In re the Judicial Settlement of the Accounts of McLeod

Herriman, S.

Jane McLeod died December 21, 1893, leaving surviving her, her husband, Joseph G. McLeod, and no descendants, her next of kin being brothers and sisters, and leaving her will, which reads as follows:

I, Jane McLeod, wife of Joseph G. McLeod, being of sound mind and memory do give, devise and bequeath all the use of my property, both real and personal to my husband, the said Joseph G. McLeod during his natural life, hereby revoking all former wills by me made.
“ In witness, whereof, I, Jane McLeod, have to this my last will and testament subscribed my name this twenty-first day of November, in the year of our Lord, 1890, at Louisville, in the county of St. Lawrence and State of Hew York.
“ Jane McLeod, [L. S.] ”

The will was admitted to probate and letters of administra*597tion with, the will annexed were issued thereon to the husband, Joseph Gr. McLeod, July 8, 1895.
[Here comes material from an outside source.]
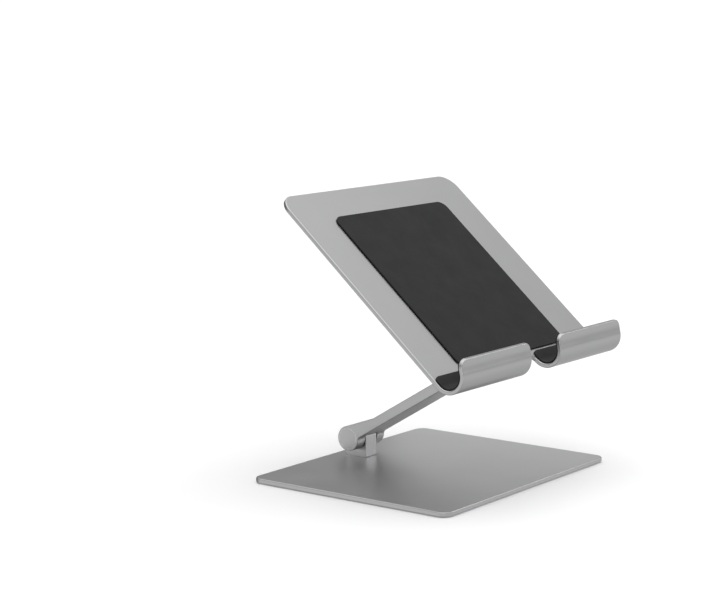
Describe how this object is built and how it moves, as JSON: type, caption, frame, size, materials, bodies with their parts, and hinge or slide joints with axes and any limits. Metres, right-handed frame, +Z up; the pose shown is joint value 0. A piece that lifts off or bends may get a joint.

The inventory of the personal estate filed by the administrator shows personal property of the value of $4,476.75, and the account of the administrator shows personal property remaining in his hands to the amount of $4,047.54, subject to the commissions of the administrator and the expenses of the accounting.

She also left real estate of the value of about the sum of $2,000.

It is now claimed by the husband that he is entitled to the personal property absolutely after the payment of the debts, funeral expenses, and the expenses of administration, and this claim is resisted by the brothers and sisters of the testatrix, who claim to be entitled to the personal property, subject to the life use of the husband.

It seems to me that the claim of the husband must be allowed.

The testatrix died intestate as to her entire estate, except the interest given to the husband by the will, and under the decision of the Court of Appeals in the case of Robins v. McClure, 100 N. Y. 328, and the cases there cited, particularly Fry v. Smith, 10 Abb. N. C. 224, the husband takes a life estate by virtue of the will and the remainder in the personal property absolutely by virtue of his marital rights.

The case of Fry v. Smith, supra, is exactly parallel to the case at bar, except that in that case the testatrix attempted to dispose of her entire estate by will, but the bequest of the remainder lapsed by reason of the death of the legatee prior to that of the testatrix.

Courts cannot guess at the wishes of a testator, and can only attribute to him such intentions in regard to his estate as are expressed in or are necessarily to be implied from the will.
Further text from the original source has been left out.